I couldn't stop the rush of insight or the tears. I didn't want to. I let the feeling of shame for my insensitivity to another wash over and through me -- full force! It was a cleansing flow; too long denied, too long delayed. I let the insight continue. I had some soul-searching to do; some hard questions to explore. If I had denied so much of my true nature, what I had already lost was more valuable than anything I had gained.
How and when had I turned my back on the woman of me and accepted the shallow measurement that uses a dollar as a yardstick of my worth? When had fear taken over as the prime mover of my decisons and actions? Had it secretly happened to other women I knew? If so, have we sacrificed the inner quality that is Woman's special contribution to the world -- our abiity to nourish, to sustain, to inspire? Great womem have always fought for human rights and the dignity of the human spirit rather than for their own aggrandizement or financial reward.
Our men do admirably in so many areas of life, but they don't have all the answers to the difficult questions facing the world taday. Nature reflects a polarity balance -- yin and yang, working in harmony to keep things straight. Women should reach for positions of authority and power, but only if we use these positions and power to balance human affairs.
Men have had centuries to learn how to deal with the situations many of us are facing for the first time. No wonder we sometimes meet situtations very emotionally; no wonder our stress indicator goes off the chart! We're struggling to find out who we are in this transitional age. We're developing logic and impersonal attention, but we are often still victims of too much empathy and not enough self-assurance and sense of self-worth.
THE CHALLENGE
The challenge is good! We need to balance our emotional nature with mental clarity and a degree of detachment and discernment. We need to be assertive when principles are at stake. There's a lot of down-home wisdom in the saying "The hand that rocks the cradle rules the world." But what are we doing to help the growing number of women who struggle alone to make ends meet? What are we doing to change an economic system that demands two salaries to have a home and ignores the result -- children, guardians of our future, often left to the care of others who may not be qualified for this important job?

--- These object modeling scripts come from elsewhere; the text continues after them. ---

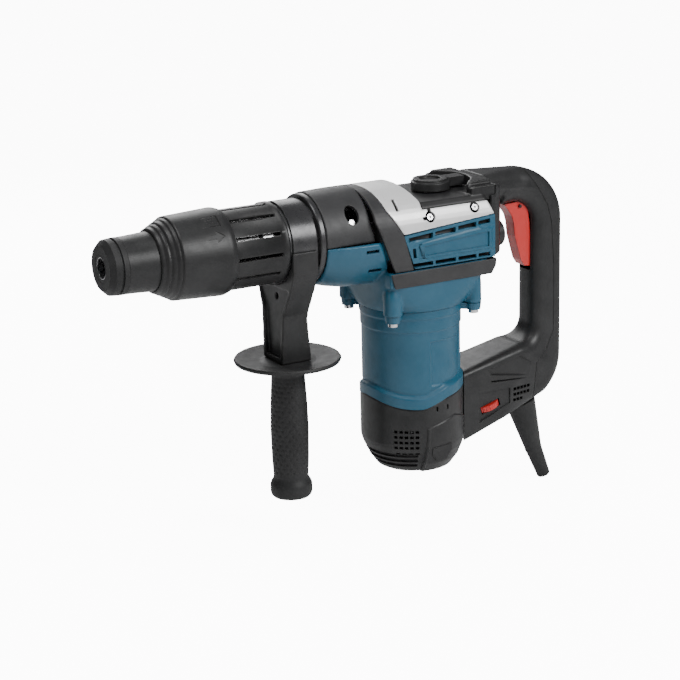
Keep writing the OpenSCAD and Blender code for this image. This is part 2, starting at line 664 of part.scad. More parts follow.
module motor_cap() color([0.12, 0.12, 0.13]) {
    r = motor_cap_d / 2;
    difference() {
        translate([motor_x, 0, 0]) rotate_extrude()
            polygon([[0, -motor_bottom], [34, -motor_bottom], [39, -motor_bottom + 4], [r - 1.5, -208],
                [r, -203], [r, cap_top_z - 0.1], [0, cap_top_z - 0.1]]);
        translate([motor_x, 0, 0]) rotate_extrude()
            polygon([[0, -motor_bottom + 4], [32, -motor_bottom + 4], [r - wall - 1.5, -206],
                [r - wall, -201], [r - wall, cap_top_z + over], [0, cap_top_z + over]]);
        // Air grid on the front quarters
        for (side = [-1, 1]) for (i = [0:4]) for (j = [0:3])
            translate([motor_x, 0, -183 - j * 4.6]) rotate(side * (62 - i * 7.6))
                span([30, -1.4, -1.3], [far, 1.4, 1.3]);
        // Slots towards the handle
        for (side = [-1, 1]) for (i = [0:3]) translate([motor_x, 0, -181 - i * 6]) rotate(side * 122)
            span([30, -2.4, -1.4], [far, 2.4, 1.4]);
    }
    // Seat of the lower armature bearing, on four ribs
    tube_z(motor_x, -motor_bottom + 3, -197, 16, 13);
    for (a = [45:90:315]) translate([motor_x, 0, 0]) rotate(a)
        span([15.5, -1.5, -motor_bottom + 3], [33, 1.5, -206]);
}
module housing_screws() color([0.8, 0.8, 0.8])
    for (x = boss_xs) for (side = [-1, 1]) translate([x, side * boss_y, 0]) {
        translate([0, 0, seam_z - 6]) cylinder(h = 22, r = 2.5);
        difference() {
            translate([0, 0, seam_z - 10]) cylinder(h = 4, r = 4.6);
            translate([0, 0, seam_z - 11]) cylinder(h = 3, r = 2, $fn = 6);
        }
    }
module case_screw() {
    difference() {
        cylinder(h = 2.6, r = 3);
        translate([0, 0, 1.2]) cylinder(h = 3, r = 1.3, $fn = 6);
    }
    translate([0, 0, -9]) cylinder(h = 9.1, r = 1.6);
}
handle_screw_at = [[-398, 24], [-462, -66], [-440, -168], [-366, -200]];
module case_screws() color([0.8, 0.8, 0.8]) {
    for (side = [-1, 1]) for (p = cover_screw_at)
        translate([p[0], side * (half_w - 3.5), p[1]]) rotate([side * -68, 0, 0]) translate([0, 0, -2]) case_screw();
    for (p = handle_screw_at)
        translate([p[0], -handle_half_w(p) + 3, p[1]]) rotate([90, 0, 0]) case_screw();
}

// ---------- selector ----------
module selector_knob() color([0.1, 0.1, 0.11])
    difference() {
        union() {
            rod_z(knob_x, deck_z + 1.4, 36, knob_d / 2);
            rod_z(knob_x, 36, 38.6, knob_d / 2 - 2);
            // Lever
            span([knob_x - 34, -7, deck_z + 2.4], [knob_x, 7, 38]);
        }
        rod_z(knob_x, 36.4, 50, 10);
        difference() {
            span([knob_x - 36, -9, 20], [knob_x - 28, 9, 50]);
            rod_z(knob_x, 10, 50, 34);
        }
        rod_z(knob_x, 20, 33, 6);
    }
module selector_shaft() color([0.7, 0.7, 0.72]) {
    rod_z(knob_x, 8, 33, 6);
    // Eccentric pin that shifts the clutch
    translate([knob_x + 3, 0, 2]) cylinder(h = 7, r = 2.2);
}

// ---------- rear handle ----------
// Outline of the handle, inset by d: outer line first, then back along the hand opening
function handle_line(d) = concat(
    [[arm_front_x - d, arm_top_z - d]],
    arc([bar_rear_x + top_corner_r, arm_top_z - top_corner_r], top_corner_r - d, 90, 180, 10),
    arc([bar_rear_x + low_corner_r, -148], low_corner_r - d, 180, 232, 8),
    [[-401, -200 + d], [link_front_x - d, -217 + d], [link_front_x - d, -148 - d]],
    arc([bar_front_x + inner_low_r, -113], inner_low_r + d, 270, 180, 6),
    arc([bar_front_x + inner_top_r, -14], inner_top_r + d, 180, 90, 6),
    [[-399, 6 + d], [-395.4 - d, 12.4 + d], [arm_front_x - d, 12.4 + d]]);
// Half width of the handle at a place on its side view
function handle_half_w(p) = p[1] < -125 ? (p[0] > -430 ? link_w / 2 : grip_w / 2)
    : (p[0] > -385 ? 26 : p[0] > -410 ? 22 : grip_w / 2);
module handle_plan(d, z0, z1, w_front, w_mid, w_rear, x_mid, x_rear) translate([0, 0, z0])
    linear_extrude(z1 - z0) polygon([[-340, w_front - d], [x_mid, w_mid - d], [x_rear, w_rear - d],
        [bar_rear_x + 4, w_rear - d], [bar_rear_x + d, w_rear - 6 - d], [bar_rear_x + d, -w_rear + 6 + d],
        [bar_rear_x + 4, -w_rear + d], [x_rear, -w_rear + d], [x_mid, -w_mid + d], [-340, -w_front + d]]);
module handle_form(d) intersection() {
    union() {
        side_prism(handle_line(d), -link_w / 2 + 6 + d, link_w / 2 - 6 - d);
        side_prism(handle_line(d + 3), -link_w / 2 + 2 + d, link_w / 2 - 2 - d);
        side_prism(handle_line(d + 6), -link_w / 2 + d, link_w / 2 - d);
    }
    union() {
        handle_plan(d, -125, 45, 26, 20, grip_w / 2, -402, -420);
        handle_plan(d, -220, -125 + 0.01, link_w / 2, link_w / 2 - 2, grip_w / 2, -425, -446);
    }
}
module grip_zone() side_prism([[-446, 60], [-446, 30], [-455, -10], [-455, -140], [-446, -170],
    [-446, -230], [-500, -230], [-500, 60]]);
module handle_half(side) difference() {
    intersection() {
        difference() {
            handle_form(0);
            handle_form(wall);
        }
        span([-500, min(0, side * far), -260], [-340, max(0, side * far), 60]);
    }
    // Seat of the soft pad
    intersection() {
        grip_zone();
        difference() {
            side_prism(handle_line(-5), -far, far);
            side_prism(handle_line(1.5), -far, far);
        }
    }
    // Seat of the motor cap, trigger pocket, thumbwheel window, boot seat
    rod_z(motor_x, -240, -130, motor_cap_d / 2 + 0.6);
    span([-452, -8.6, -63], [-404, 8.6, 9]);
    translate([wheel_at[0], wheel_y, wheel_at[1]]) rotate([0, 16, 0]) translate([0, 0, -3.9]) cylinder(h = 7.8, r = 14);
    boot_seat();
    // Air slots beside the switch
    for (i = [0:2]) translate([-415, 0, -172 - i * 5]) span([-10, min(side * 16, side * far), -1.3],
        [10, max(side * 16, side * far), 1.3]);
    if (side < 0) for (p = handle_screw_at)
        translate([p[0], -handle_half_w(p) + 3, p[1]]) rotate([90, 0, 0]) {
            cylinder(h = 20, r = 3.2);
            translate([0, 0, -12]) cylinder(h = 14, r = 1.6);
        }
}
module handle_left() color([0.1, 0.1, 0.11]) handle_half(1);
module handle_right() color([0.1, 0.1, 0.11]) handle_half(-1);
module grip_pad() color([0.13, 0.13, 0.14])
    intersection() {
        handle_form(0);
        grip_zone();
        difference() {
            side_prism(handle_line(-5), -far, far);
            side_prism(handle_line(1.5), -far, far);
        }
    }
module trigger() color([0.85, 0.2, 0.15])
    difference() {
        union() {
            side_prism([[-408, 4.4], [-412, -1], [-416.5, -8], [-418.6, -15], [-420, -28], [-427, -52],
                [-431, -58], [-437, -59],
                [-441, -56], [-437, -20], [-435, -4], [-431, 4], [-424, 5.4]], -7.6, 7.6);
            translate([trigger_pivot[0], 7.6, trigger_pivot[1]]) rotate([90, 0, 0]) cylinder(h = 15.2, r = 5);
        }
        translate([trigger_pivot[0], 20, trigger_pivot[1]]) rotate([90, 0, 0]) cylinder(h = 40, r = 1.53);
    }
module switch_module() color([0.25, 0.25, 0.27]) {
    span([-464, -10, -58], [-453, 10, -6]);
    span([-453.1, -4, -46], [-445.4, 4, -36]);
    // Pivot pin of the trigger
    translate([trigger_pivot[0], 9.4, trigger_pivot[1]]) rotate([90, 0, 0]) cylinder(h = 18.8, r = 1.5);
}
module thumbwheel() color([0.85, 0.2, 0.15])
    translate([wheel_at[0], wheel_y, wheel_at[1]]) rotate([0, 16, 0]) difference() {
        translate([0, 0, -2.6]) cylinder(h = 5.2, r = 12.8);
        for (a = [0:15:345]) rotate(a) translate([13.3, 0, -4]) cylinder(h = 8, r = 0.9);
        translate([0, 0, -4]) cylinder(h = 8, r = 2.5);
    }

// ---------- cord boot ----------
boot_at = [-431, -194];
boot_bend = [-447, -246];
boot_end = [-460, -277];
module boot_segment(a, b, r1, r2) {
    len = norm(b - a);
    tilt = atan2(b[0] - a[0], b[1] - a[1]);
    translate([a[0], 0, a[1]]) rotate([0, tilt, 0]) cylinder(h = len, r1 = r1, r2 = r2);
}
module boot_seat() boot_segment(boot_at, boot_bend, 15.4, 15.4);
module cord_boot() color([0.09, 0.09, 0.1])
    difference() {
        union() {
            boot_segment(boot_at, boot_bend, 15, 8.4);
            boot_segment(boot_bend, boot_end, 8.35, 6.6);
            translate([boot_bend[0], 0, boot_bend[1]]) sphere(r = 8.7);
        }
        boot_segment(boot_at - (boot_bend - boot_at) * 0.1, boot_bend + (boot_bend - boot_at) * 0.02, cord_d / 2,
            cord_d / 2);
        boot_segment(boot_bend, boot_end + (boot_end - boot_bend) * 0.1, cord_d / 2, cord_d / 2);
    }

// ---------- side handle ----------
module clamp_band() color([0.2, 0.2, 0.21]) {
    tube_x(band_rear_x, band_front_x, barrel_d / 2 + 1.5, barrel_d / 2 + run_gap);
    // Eye that the bolt pulls on
    difference() {
        span([side_x - 9, -8, -46], [side_x + 9, 8, -36.6]);
        rod_z(side_x, -60, -30, 4);
    }
}
module handle_bracket() color([0.16, 0.16, 0.17])
    difference() {
        side_prism([[side_x + 12, 0], [side_x + 12, -40], [side_x + 14, -70], [side_x + 15, -109],
            [side_x - 15, -109], [side_x - 11, -70], [side_x - 13, -40], [side_x - 13, 0]]);
        rod_x(-260, -100, barrel_d / 2 + 1.7);
        difference() {
            span([-260, -far, -200], [-100, far, 60]);
            section_prism([[-39.5, -3], [-39.5, -23], [-36, -30], [-21, -64], [-18, -109.5], [18, -109.5],
                [21, -64], [36, -30], [39.5, -23], [39.5, -3]], -260, -100);
        }
        // Pocket for the band's eye, bolt hole, cable hole and the recesses of the front face
        span([side_x - 9.4, -8.4, -46.4], [side_x + 9.4, 8.4, -30]);
        rod_z(side_x, -120, -40, 4.2);
        translate([side_x + 5, 3.5, -48]) rotate([0, 90, 0]) cylinder(h = 40, r = 2.75);
        section_prism([[-11, -90], [9, -90], [9, -83], [-11, -83]], side_x + 12.5, side_x + 40);
        section_prism([[-29, -39], [29, -39], [16, -62], [13.5, -104], [-13.5, -104], [-16, -62]],
            side_x + 10.8, side_x + 40);
    }
module guard_profile() {
    r = guard_disc_d / 2;
    translate([side_x, 0, 0]) rotate_extrude()
        polygon([[8, -109.2], [22, -109.2], [26, -110.6], [r - 4, -107.6], [r - 1, -107.4], [r, -109],
            [r - 1.4, -111.4], [26, -114], [22, -114.6], [19, -118], [18, -124], [8, -124]]);
}
module grip_bolt() color([0.7, 0.7, 0.72]) {
    rod_z(side_x, -228, -47, 3.9);
    difference() {
        rod_z(side_x, -232, -228, 6.4);
        translate([side_x, 0, -233]) cylinder(h = 3, r = 3, $fn = 6);
    }
}
module side_grip() color([0.11, 0.11, 0.12]) {
    r = side_grip_d / 2;
    b = -side_grip_bottom;
    difference() {
        union() {
            guard_profile();
            translate([side_x, 0, 0]) rotate_extrude()
                polygon([[3.9, -123], [r - 1, -123], [r - 1.4, -127], [r - 0.2, -150], [r + 0.4, -178],
                    [r - 0.6, -208], [r - 0.4, b + 18], [r + 1.4, b + 14], [r + 3, b + 12], [r + 3, b + 3],
                    [r + 1, b], [3.9, b]]);
        }
        rod_z(side_x, -234, -100, 4);
        rod_z(side_x, b - 1, -226, 8);
        // Rows of dimples, every other row turned by half a pitch
        for (row = [0:11]) for (k = [0:9]) translate([side_x, 0, -136 - row * 7])
            rotate((k + (row % 2) / 2) * 36) translate([r + 0.7, 0, 0]) rotate([0, 90, 0])
                cylinder(h = 3, r = 2.1, center = true, $fn = 16);
    }
}

dust_cap();
retaining_ring();
front_collar();
tool_holder();
locking_rollers();
hammer_tube();
crown_gear();
locking_sleeve();
locking_ring();
sleeve_spring();
striking_pin();
striker();
piston();
wrist_pin();
connecting_rod();
crank_pin();
crankshaft();
crank_gear();
intermediate_gear();
crown_pinion();
armature_shaft();
armature_core();
commutator();
fan();
guard_sleeve();
barrel();
spindle_bearings();
front_cover();
cover_strap();
top_cover();
top_deck();
left_panel();
right_panel();
bumper_strip();
gear_housing();
rear_cover();
rear_cap();
gearbox_plate();
gear_bearings();
armature_bearings();
motor_housing();
stator();
brush_carrier();
carbon_brushes();
motor_cap();
housing_screws();
case_screws();
selector_knob();
selector_shaft();
handle_left();
handle_right();
grip_pad();
trigger();
switch_module();
thumbwheel();
cord_boot();
clamp_band();
handle_bracket();
grip_bolt();
side_grip();
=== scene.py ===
import json
import math

import bmesh
import bpy
from mathutils import Matrix, Vector

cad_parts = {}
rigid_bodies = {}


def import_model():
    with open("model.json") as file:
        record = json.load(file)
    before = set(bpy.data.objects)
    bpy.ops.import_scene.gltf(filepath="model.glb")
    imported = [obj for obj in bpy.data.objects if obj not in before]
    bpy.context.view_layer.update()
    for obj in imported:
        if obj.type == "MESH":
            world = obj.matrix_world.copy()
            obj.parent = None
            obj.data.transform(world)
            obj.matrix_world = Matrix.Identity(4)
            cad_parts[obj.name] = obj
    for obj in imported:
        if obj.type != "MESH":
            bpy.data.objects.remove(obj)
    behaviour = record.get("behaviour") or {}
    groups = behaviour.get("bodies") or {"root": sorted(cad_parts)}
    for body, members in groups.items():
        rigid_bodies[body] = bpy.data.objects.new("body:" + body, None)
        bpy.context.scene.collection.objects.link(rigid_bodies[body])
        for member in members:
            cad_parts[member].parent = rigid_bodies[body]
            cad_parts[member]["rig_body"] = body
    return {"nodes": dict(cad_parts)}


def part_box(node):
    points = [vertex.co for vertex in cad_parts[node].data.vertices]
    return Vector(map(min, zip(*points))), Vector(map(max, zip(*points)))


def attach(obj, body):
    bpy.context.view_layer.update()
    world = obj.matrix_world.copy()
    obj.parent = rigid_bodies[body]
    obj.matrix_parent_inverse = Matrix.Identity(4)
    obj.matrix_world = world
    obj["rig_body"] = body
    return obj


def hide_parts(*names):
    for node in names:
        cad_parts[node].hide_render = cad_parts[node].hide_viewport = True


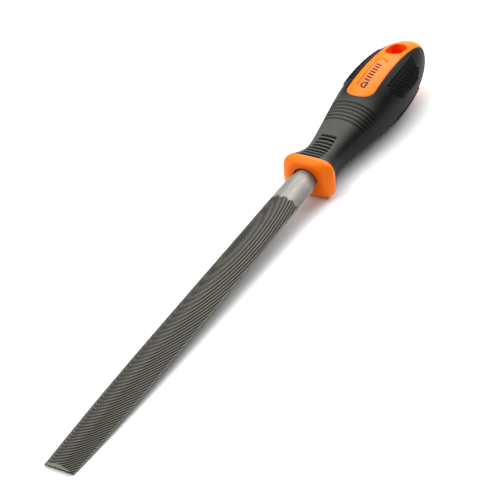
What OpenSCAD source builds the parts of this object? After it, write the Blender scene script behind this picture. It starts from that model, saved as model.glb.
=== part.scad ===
// Half-round hand file with a two-component handle.
// The blade lies along X with its tip towards -X, its flat side down and its crown up.
// The tang is driven into an orange core, and a soft black sleeve is moulded over the core.
// Along the file, positions are measured from the tip; along the handle, from its front face.

/* [Blade] */
// Length of the blade that shows, from the tip to the handle
blade_len = 208; // [150:1:260]
// Width at the widest section
blade_w = 16.8; // [13:0.1:22]
// Width at the tip
tip_w = 14.2; // [9:0.1:20]
// Width at the heel, before the blade narrows towards the handle
heel_w = 15.6; // [12:0.1:18]
// Width where the blade enters the handle
entry_w = 11.8; // [9:0.1:12]
// Length over which the heel narrows in front of the handle
taper_len = 6; // [4:0.5:9.5]
// Thickness from the flat side to the crown
blade_t = 5.5; // [4:0.1:7]
// Thickness at the tip
tip_t = 4.1; // [2.5:0.1:6]
// Distance from the tip to the widest section
widest_at = 70; // [50:1:100]
// Length of bare steel between the teeth and the handle
neck_len = 21; // [10:0.5:40]
// Distance that the teeth stand proud of the bare steel
tooth_rise = 0.15; // [0.05:0.01:0.3]
// Height of the blunt land along each edge
edge_land = 0.6; // [0.3:0.05:1]
// Bevel under the end face of the tip
tip_bevel = 1.0; // [0.4:0.1:1.6]

/* [Tang] */
// Depth of the heel inside the handle
heel_depth = 7; // [4:0.5:10]
// Length of the shoulder between the heel and the tang
shoulder_len = 6; // [4:0.5:10]
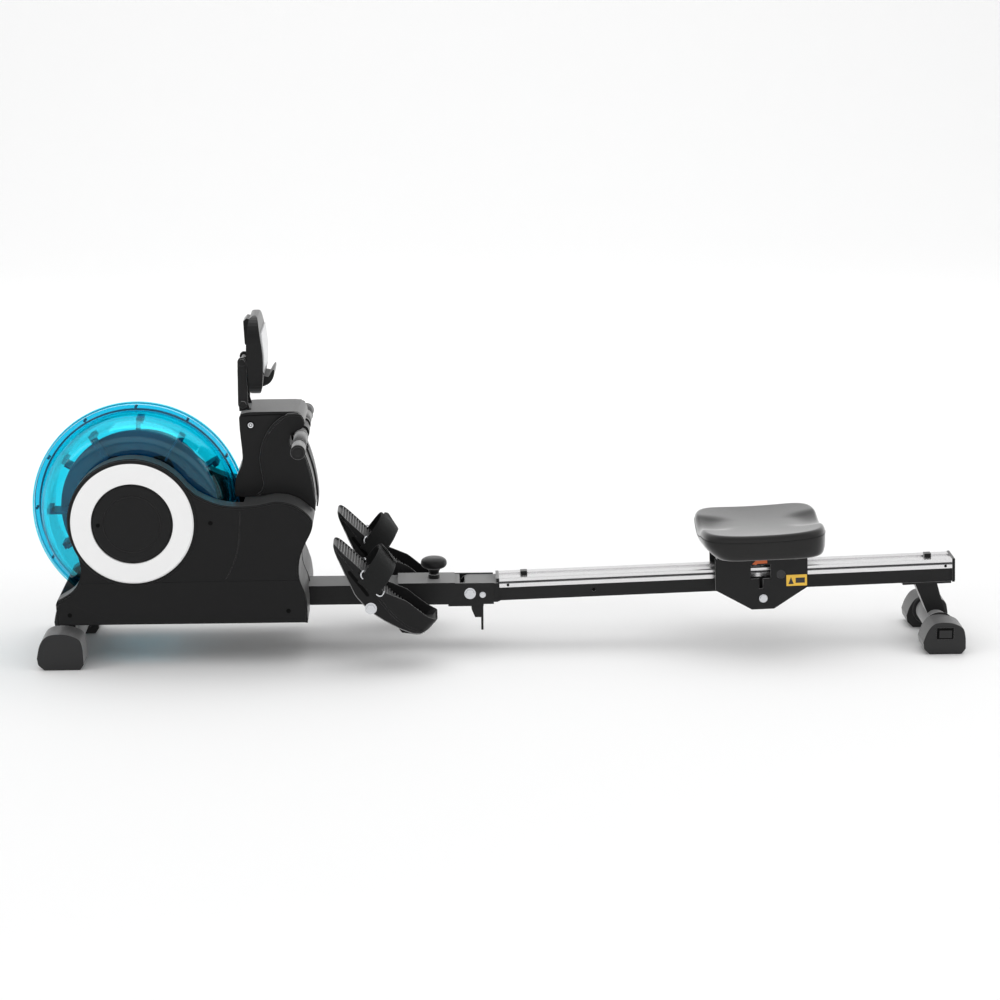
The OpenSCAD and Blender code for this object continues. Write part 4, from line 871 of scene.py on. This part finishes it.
bm = bmesh.new()
prof = [(-12, 0), (5, 0)] + [(5 + 4 * math.sin(t * math.pi / 24), 4 - 4 * math.cos(t * math.pi / 24))
                             for t in range(1, 13)] + [(9, 14)]
for (ya, za), (yb, zb) in zip(prof, prof[1:]):
    vs = [bm.verts.new(v) for v in ((-14, ya, za), (14, ya, za), (14, yb, zb), (-14, yb, zb))]
    bm.faces.new(vs)
bmesh.ops.remove_doubles(bm, verts=bm.verts, dist=0.0001)
me = bpy.data.meshes.new("floor")
bm.to_mesh(me)
bm.free()
floor = bpy.data.objects.new("floor", me)
bpy.context.scene.collection.objects.link(floor)
floor.data.materials.append(mat("floor_white", (0.9, 0.9, 0.9), 0.75, spec=0.1))
shade(floor, 80)


def area(name, loc, size, power, target=(0, 0, 0.3), color=(1, 1, 1)):
    d = bpy.data.lights.new(name, "AREA")
    d.shape = "RECTANGLE"
    d.size, d.size_y = size
    d.energy = power
    d.color = color
    o = bpy.data.objects.new(name, d)
    bpy.context.scene.collection.objects.link(o)
    o.location = loc
    o.rotation_mode = "QUATERNION"
    o.rotation_quaternion = (Vector(target) - Vector(loc)).to_track_quat("-Z", "Y")
    return o


area("top", (0.2, 0.9, 3.2), (4.6, 2.6), 34)
area("low_fill", (0, -3.2, 0.9), (5, 1.2), 14, target=(0, 0, 0.1))
area("wall", (0, 1.6, 4.2), (9, 2), 170, target=(0, 8, 2.2))
area("left", (-3.6, -1.6, 2.6), (1.6, 1.6), 16)
area("right", (3.4, -1.8, 2.4), (1.6, 1.6), 16)
w = bpy.data.worlds.new("studio")
w.use_nodes = True
nt = w.node_tree
tc = nt.nodes.new("ShaderNodeTexCoord")
sx = nt.nodes.new("ShaderNodeSeparateXYZ")
mr = nt.nodes.new("ShaderNodeMapRange")
mr.interpolation_type = "SMOOTHSTEP"
mr.inputs["From Min"].default_value = -0.7
mr.inputs["From Max"].default_value = 0.4
mr.inputs["To Min"].default_value = 0.7
mr.inputs["To Max"].default_value = 0.95
nt.links.new(tc.outputs["Generated"], sx.inputs[0])
nt.links.new(sx.outputs["Y"], mr.inputs["Value"])
nt.links.new(mr.outputs["Result"], nt.nodes["Background"].inputs[1])
nt.nodes["Background"].inputs[0].default_value = (1, 1, 1, 1)
bpy.context.scene.world = w
bpy.context.scene.view_settings.view_transform = "Standard"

Yet money always seems to be available to build more prisons!
And what about our confusing role in sexual encounters? The media tells us we are man's equal. But look at the physical difference in such an enounter. Man projects - woman accepts. He releases - she receives.
Receives what? That is the question she should ask.
The Women's Liberation Movement arrived on time because it has its roots in the needs of all people. It is a struggle for dignity, for a sense of worth, for the right to give and receive love and respect. The right to use talents and abiities constructively. Perhaps more is asked of women today than at any other time in our history because rigid rules have been relaxed, which creates new demands.
The world needs the wisdom of the heart as well as the wisdom of the mind. It may continue to be propped up by technology, but will it be worth occupying?
I opened the door one sweltering August day to see a childlike man and a friendly red dog. But they opened a larger door in me. A door I had almost forgotten.
I was the one who received a cool drink of water that day.
_____________________
*The Broken Wings: The Citadel Press, Inc., New York, NY,1957. Translator: Anthony B. Ferris.